> TASK DESCRIPTION: Exactly the lines from the one with "VENT_SIZE, VENT_ROUNDING, cutters))" to the one with "obj.matrix_world = Matrix.Identity(4)", both included, are to be printed again; leave out the rest.

> PROVIDED DATA:
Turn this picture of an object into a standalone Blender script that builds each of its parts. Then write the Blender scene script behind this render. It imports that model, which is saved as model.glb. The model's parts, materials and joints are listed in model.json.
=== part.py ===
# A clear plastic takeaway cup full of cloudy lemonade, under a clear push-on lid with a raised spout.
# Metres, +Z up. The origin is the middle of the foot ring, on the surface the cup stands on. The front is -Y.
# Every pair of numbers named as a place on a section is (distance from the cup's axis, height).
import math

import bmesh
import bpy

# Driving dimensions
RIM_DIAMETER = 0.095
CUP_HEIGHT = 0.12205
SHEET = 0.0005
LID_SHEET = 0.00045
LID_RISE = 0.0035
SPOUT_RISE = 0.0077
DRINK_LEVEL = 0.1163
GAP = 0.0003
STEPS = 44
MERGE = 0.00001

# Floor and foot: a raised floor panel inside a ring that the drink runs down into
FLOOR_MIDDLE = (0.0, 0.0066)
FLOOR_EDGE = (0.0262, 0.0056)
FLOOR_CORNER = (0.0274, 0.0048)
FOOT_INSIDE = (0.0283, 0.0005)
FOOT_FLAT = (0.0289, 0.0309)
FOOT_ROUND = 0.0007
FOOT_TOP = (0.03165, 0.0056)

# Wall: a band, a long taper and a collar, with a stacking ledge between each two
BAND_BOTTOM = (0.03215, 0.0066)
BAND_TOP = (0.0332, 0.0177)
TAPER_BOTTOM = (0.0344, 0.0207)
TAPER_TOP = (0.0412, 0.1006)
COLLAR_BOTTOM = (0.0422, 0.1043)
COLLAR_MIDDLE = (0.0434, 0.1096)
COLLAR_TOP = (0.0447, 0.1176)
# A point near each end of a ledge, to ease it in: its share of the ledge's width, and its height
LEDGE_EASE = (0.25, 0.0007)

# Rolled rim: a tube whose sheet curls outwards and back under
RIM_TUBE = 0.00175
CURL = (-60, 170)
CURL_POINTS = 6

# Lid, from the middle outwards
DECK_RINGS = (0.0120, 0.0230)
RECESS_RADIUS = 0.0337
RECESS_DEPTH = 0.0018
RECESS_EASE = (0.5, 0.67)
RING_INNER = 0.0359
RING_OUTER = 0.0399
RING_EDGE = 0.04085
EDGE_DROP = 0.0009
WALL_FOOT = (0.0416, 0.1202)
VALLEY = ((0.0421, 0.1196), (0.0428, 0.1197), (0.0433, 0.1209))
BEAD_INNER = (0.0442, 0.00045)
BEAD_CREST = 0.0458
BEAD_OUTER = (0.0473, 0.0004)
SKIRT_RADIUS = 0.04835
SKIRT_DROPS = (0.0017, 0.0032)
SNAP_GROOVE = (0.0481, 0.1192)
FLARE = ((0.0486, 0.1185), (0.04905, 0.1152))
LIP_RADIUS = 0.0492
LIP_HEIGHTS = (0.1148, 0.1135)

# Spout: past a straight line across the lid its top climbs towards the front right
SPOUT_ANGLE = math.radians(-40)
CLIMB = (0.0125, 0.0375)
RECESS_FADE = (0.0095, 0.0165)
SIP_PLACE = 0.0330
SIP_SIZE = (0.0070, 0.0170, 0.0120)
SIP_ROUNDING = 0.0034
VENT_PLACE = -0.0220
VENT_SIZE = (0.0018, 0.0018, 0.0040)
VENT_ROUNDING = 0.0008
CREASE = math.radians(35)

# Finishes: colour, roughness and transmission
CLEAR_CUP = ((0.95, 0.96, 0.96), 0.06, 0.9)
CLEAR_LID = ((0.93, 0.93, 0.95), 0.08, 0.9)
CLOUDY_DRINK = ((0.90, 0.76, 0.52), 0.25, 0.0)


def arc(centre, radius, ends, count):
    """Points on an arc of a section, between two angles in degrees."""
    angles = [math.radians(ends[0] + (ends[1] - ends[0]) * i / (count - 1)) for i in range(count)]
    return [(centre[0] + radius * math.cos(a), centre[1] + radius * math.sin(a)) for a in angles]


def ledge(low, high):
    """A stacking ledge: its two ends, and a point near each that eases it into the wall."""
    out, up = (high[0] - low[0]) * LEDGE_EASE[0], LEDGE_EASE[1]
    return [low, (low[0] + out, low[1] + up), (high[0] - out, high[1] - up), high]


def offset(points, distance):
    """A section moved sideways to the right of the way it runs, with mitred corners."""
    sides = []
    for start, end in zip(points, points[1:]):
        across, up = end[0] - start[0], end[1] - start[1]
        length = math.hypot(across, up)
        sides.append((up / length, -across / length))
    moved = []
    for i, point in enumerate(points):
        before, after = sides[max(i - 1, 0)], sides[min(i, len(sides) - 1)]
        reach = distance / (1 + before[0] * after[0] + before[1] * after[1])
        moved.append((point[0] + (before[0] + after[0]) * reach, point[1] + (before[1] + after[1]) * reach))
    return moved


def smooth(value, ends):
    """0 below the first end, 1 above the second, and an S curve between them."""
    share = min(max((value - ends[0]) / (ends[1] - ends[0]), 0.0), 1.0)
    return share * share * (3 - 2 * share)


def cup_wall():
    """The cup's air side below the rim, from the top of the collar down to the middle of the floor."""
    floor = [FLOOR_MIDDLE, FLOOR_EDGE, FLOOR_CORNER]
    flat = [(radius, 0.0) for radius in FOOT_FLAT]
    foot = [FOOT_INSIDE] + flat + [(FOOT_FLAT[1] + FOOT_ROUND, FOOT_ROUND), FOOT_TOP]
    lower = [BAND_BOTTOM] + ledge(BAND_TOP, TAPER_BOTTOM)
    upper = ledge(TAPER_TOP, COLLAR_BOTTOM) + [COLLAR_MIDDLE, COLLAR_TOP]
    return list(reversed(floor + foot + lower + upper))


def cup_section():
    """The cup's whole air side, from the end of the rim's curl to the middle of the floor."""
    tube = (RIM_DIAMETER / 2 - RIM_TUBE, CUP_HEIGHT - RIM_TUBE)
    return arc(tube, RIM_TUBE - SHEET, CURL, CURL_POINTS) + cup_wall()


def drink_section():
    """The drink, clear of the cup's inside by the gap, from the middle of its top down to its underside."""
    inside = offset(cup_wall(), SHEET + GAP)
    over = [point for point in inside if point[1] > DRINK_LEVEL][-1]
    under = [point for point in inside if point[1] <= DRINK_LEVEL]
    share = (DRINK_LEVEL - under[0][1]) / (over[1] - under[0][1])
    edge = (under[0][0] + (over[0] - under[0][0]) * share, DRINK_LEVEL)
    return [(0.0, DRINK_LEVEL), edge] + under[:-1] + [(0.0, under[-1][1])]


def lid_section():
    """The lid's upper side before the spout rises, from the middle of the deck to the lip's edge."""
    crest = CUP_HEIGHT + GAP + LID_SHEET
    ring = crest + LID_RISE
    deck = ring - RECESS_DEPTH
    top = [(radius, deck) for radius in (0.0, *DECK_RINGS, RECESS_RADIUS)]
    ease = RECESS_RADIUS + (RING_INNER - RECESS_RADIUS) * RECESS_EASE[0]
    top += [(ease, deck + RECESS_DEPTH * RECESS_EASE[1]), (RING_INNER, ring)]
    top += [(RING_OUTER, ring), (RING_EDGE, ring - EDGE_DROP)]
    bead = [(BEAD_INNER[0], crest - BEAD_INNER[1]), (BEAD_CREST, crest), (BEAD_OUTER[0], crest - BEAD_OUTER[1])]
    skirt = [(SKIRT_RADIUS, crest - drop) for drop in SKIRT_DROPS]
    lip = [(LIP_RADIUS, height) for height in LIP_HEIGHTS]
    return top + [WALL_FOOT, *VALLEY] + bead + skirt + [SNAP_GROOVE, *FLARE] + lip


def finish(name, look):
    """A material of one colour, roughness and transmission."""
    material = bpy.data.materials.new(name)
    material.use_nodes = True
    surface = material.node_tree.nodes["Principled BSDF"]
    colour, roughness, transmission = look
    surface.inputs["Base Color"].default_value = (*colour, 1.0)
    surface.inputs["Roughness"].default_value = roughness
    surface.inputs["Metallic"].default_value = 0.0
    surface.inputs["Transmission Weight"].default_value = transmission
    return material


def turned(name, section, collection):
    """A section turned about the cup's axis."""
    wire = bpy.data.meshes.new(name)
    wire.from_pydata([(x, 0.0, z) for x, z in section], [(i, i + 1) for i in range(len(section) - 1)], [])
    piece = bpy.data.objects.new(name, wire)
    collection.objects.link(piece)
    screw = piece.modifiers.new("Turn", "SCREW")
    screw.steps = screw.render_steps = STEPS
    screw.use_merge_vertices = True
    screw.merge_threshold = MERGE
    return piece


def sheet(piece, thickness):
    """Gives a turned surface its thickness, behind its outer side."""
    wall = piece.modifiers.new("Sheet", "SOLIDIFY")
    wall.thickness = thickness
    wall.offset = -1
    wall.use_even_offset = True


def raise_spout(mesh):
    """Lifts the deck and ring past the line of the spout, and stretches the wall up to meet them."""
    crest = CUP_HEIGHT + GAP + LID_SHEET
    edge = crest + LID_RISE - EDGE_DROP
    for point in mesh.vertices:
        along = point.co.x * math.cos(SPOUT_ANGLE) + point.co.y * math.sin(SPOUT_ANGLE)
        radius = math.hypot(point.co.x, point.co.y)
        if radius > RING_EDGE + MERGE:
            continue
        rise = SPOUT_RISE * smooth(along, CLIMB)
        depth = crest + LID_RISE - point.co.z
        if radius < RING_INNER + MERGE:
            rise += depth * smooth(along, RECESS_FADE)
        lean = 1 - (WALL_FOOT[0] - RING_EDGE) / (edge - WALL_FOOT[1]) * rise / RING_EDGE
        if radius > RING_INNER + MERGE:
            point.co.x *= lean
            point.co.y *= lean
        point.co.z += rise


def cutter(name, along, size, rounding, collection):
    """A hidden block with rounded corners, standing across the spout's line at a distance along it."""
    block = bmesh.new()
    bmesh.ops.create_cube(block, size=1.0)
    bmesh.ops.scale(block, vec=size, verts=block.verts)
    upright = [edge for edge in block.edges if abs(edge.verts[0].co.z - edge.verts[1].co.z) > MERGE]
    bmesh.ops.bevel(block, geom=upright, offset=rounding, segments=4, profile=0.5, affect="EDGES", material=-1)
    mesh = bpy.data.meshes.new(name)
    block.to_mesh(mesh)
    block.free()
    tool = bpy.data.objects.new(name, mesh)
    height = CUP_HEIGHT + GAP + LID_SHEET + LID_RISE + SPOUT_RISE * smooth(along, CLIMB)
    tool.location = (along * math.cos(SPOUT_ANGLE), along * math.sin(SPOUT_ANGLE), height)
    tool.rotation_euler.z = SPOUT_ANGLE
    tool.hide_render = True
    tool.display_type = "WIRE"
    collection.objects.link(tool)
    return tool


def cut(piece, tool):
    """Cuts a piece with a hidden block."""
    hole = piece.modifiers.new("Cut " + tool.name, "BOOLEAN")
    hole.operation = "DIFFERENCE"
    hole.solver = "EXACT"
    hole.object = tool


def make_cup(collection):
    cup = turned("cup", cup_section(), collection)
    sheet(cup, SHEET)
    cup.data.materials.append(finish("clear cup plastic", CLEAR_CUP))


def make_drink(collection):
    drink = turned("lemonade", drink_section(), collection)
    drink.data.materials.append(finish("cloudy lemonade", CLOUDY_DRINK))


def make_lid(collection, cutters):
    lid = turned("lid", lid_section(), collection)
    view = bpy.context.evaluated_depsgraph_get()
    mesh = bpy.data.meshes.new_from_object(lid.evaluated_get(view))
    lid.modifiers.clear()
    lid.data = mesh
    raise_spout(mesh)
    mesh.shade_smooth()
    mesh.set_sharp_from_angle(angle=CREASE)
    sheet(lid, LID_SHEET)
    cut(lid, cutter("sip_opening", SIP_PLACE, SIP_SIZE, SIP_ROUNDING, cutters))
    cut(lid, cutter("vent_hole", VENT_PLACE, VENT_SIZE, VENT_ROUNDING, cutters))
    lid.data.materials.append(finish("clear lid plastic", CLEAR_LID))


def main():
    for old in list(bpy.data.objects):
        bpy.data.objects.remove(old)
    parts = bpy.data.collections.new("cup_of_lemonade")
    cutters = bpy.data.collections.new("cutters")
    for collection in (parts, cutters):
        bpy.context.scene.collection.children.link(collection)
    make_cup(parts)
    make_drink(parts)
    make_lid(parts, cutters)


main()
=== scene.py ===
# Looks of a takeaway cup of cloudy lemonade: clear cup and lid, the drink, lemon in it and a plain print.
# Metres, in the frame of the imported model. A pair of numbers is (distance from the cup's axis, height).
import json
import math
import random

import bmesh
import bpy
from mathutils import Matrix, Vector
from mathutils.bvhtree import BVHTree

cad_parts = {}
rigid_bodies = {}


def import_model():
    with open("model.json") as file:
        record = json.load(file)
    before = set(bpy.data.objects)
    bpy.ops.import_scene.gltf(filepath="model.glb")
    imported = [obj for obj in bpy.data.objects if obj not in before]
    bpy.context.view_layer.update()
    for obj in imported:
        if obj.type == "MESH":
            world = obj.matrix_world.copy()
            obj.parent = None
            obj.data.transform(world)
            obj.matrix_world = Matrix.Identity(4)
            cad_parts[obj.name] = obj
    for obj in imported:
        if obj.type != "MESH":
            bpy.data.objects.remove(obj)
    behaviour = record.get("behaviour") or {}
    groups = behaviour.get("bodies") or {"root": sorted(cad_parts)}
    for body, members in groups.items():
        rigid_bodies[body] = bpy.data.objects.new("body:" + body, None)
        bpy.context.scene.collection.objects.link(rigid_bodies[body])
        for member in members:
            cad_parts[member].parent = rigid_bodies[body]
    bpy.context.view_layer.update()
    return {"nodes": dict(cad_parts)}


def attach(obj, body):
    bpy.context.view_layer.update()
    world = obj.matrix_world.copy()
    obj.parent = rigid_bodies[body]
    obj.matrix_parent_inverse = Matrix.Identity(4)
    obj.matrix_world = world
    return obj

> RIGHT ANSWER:
    cut(lid, cutter("vent_hole", VENT_PLACE, VENT_SIZE, VENT_ROUNDING, cutters))
    lid.data.materials.append(finish("clear lid plastic", CLEAR_LID))


def main():
    for old in list(bpy.data.objects):
        bpy.data.objects.remove(old)
    parts = bpy.data.collections.new("cup_of_lemonade")
    cutters = bpy.data.collections.new("cutters")
    for collection in (parts, cutters):
        bpy.context.scene.collection.children.link(collection)
    make_cup(parts)
    make_drink(parts)
    make_lid(parts, cutters)


main()
=== scene.py ===
# Looks of a takeaway cup of cloudy lemonade: clear cup and lid, the drink, lemon in it and a plain print.
# Metres, in the frame of the imported model. A pair of numbers is (distance from the cup's axis, height).
import json
import math
import random

import bmesh
import bpy
from mathutils import Matrix, Vector
from mathutils.bvhtree import BVHTree

cad_parts = {}
rigid_bodies = {}


def import_model():
    with open("model.json") as file:
        record = json.load(file)
    before = set(bpy.data.objects)
    bpy.ops.import_scene.gltf(filepath="model.glb")
    imported = [obj for obj in bpy.data.objects if obj not in before]
    bpy.context.view_layer.update()
    for obj in imported:
        if obj.type == "MESH":
            world = obj.matrix_world.copy()
            obj.parent = None
            obj.data.transform(world)
            obj.matrix_world = Matrix.Identity(4)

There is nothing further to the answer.